Jaques-Henri Lartigue
French, 1894-1986
Website about the artist: www.lartigue.org
Introduction
Photographing for his own innocent pleasure the varied day-to-day activities of his family and friends, Jacques-Henri Lartigue, a child prodigy of the camera, captured the excitements and fragile beauties of La Belle Epoque at the beginning of the century with a striking freshness and authenticity. Richard Avedon has called Lartigue "the most deceptively simple and penetrating photographer in the history ... of that art."

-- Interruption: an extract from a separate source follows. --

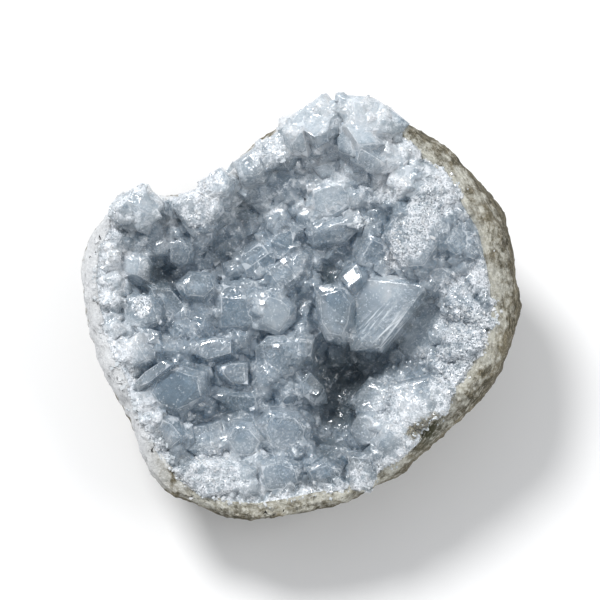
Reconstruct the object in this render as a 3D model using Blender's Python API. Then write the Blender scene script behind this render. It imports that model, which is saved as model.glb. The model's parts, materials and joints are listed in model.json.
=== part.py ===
"""A geode piece of celestite: a lumpy stone rind, and one crust of grown-together crystals in its hollow.

The nodule is laid out in face coordinates, in millimetres: u to the right, v up the open face, and w out of
the open face. The finished piece leans forward on its flat foot, so the face coordinates are turned about X
by FACE_LEAN_DEG and lifted by FACE_HEIGHT. The origin is the middle of the foot.
"""

import math
import random
from collections import namedtuple

import bmesh
import bpy
from mathutils import Matrix, Vector, noise

MM = 0.001

# How the piece stands
FACE_LEAN_DEG = 18.0
FACE_HEIGHT = 37.0
FOOT_SHIFT_V = -1.0

# The nodule
FLOOR_DEPTH = 42.0
FLOOR_THICKNESS = 9.0
WALL_THICKNESS = 3.4
RIM_THICKNESS = 1.3
CRYSTAL_GAP = 0.3
BED_GAP = 0.6
BOWL_SHAPE = 2.15
SEGMENTS = 46
BOWL_STEPS = (0.28, 0.52, 0.76, 1.0)
BROW_STEPS = (1.5, 2.0)
LUMP_SIZE = 14.0
LUMP_HEIGHT = 2.6
PIT_SIZE = 5.5
PIT_DEPTH = 1.1
RIM_WAVE = 1.2

# The nodule's outline all round: direction in degrees from +u, then the widest radius, how far the broken
# rim stands inside it, how high the rim is, and how far below the rim the wall is widest
Edge = namedtuple("Edge", "angle radius inset height brow")
EDGES = (
    Edge(0, 44.4, 5.0, 0.0, 9.0),
    Edge(15, 45.2, 5.6, 0.6, 10.0),
    Edge(30, 45.8, 5.8, 1.0, 10.0),
    Edge(45, 44.3, 4.6, 1.0, 9.0),
    Edge(60, 43.0, 2.6, 0.8, 7.0),
    Edge(72, 43.4, 1.4, 0.2, 5.0),
    Edge(82, 41.6, 1.0, -1.0, 4.0),
    Edge(92, 37.6, 0.8, -2.4, 4.0),
    Edge(104, 33.4, 0.8, -3.4, 4.0),
    Edge(118, 31.0, 0.8, -4.4, 4.0),
    Edge(130, 30.8, 0.8, -4.4, 4.0),
    Edge(139, 34.0, 0.8, -3.6, 4.0),
    Edge(147, 41.0, 1.0, -2.6, 4.0),
    Edge(156, 44.8, 1.0, -1.8, 4.0),
    Edge(168, 45.2, 1.0, -1.0, 4.0),
    Edge(181, 43.4, 1.0, -0.4, 4.0),
    Edge(195, 41.4, 1.0, 0.0, 4.0),
    Edge(210, 41.2, 1.0, 0.0, 4.0),
    Edge(225, 43.8, 1.2, 0.0, 4.0),
    Edge(238, 45.4, 1.2, 0.0, 4.0),
    Edge(252, 44.4, 1.0, 0.0, 4.0),
    Edge(272, 40.8, 1.0, 0.0, 4.0),
    Edge(290, 39.8, 1.2, 0.0, 4.0),
    Edge(305, 38.4, 2.4, 0.2, 5.0),
    Edge(322, 39.5, 4.0, 0.0, 7.0),
    Edge(341, 42.0, 4.6, 0.0, 8.0),
)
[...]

Lartigue was born into an upper-middle-class family in Courbevoie, near Paris. He began to photograph at age seven when he received his first camera, a large 13 x 18 cm affair on a wooden tripod, from his father, an amateur photographer himself. As accompaniment to his photographs, Lartigue kept a diary, illustrated with sketches, in which information regarding the photos was recorded. Upon receiving his first camera, he wrote: "Now I will be able to make portraits of everything ... everything. I know very well that many, many things are going to ask me to have their pictures taken, and I will take them all!" But Lartigue took few posed photographs; his concern lay with seizing the moment as it was speeding by. Ladies of fashion in the Bois de Boulogne, bicycle and early auto races, glider planes and kites were all seen with an instinctive spontaneity and exuberance unimaginable in an older, more sophisticated photographer. For Lartigue was influenced by no one and his pictures existed for his private amusement and that of his family. The world he recorded soon vanished with the arrival of World War I. Lartigue was able to document the end of the old world and the beginning of the new.

In addition to his black-and-white stills and muted autochromes, Lartigue made several short films in 1913 and 1914. The following year he attended the Académie Julian where he studied under J.-P. Laurens and made his first oil painting. After armed service during the war, Lartigue lost his youthful passion for photography and devoted himself to painting. It is as a painter that he has made his reputation, though he has continued to photograph sporadically, including a series of images of films-inprogress by directors such as Abel Gance, François Truffaut, and Claude Renoir. While his paintings were on display in galleries in New York and Paris, including a major exhibition at Galérie Charpentler in 1939, Lartigue's photographs were closeted. After the publication of a selection of his photographs in Life in 1962, the first public exhibition of these images took place at the Museum of Modern Art in New York in 1963.

Since then a number of books of his photographs have been published and further shows mounted at Photokina, Cologne; the Photographers' Gallery, London; the Neikrug and Witkin galleries, New York; the Museum of Decorative Arts, Paris; and ICP. In 1979 he donated his entire work to the French government.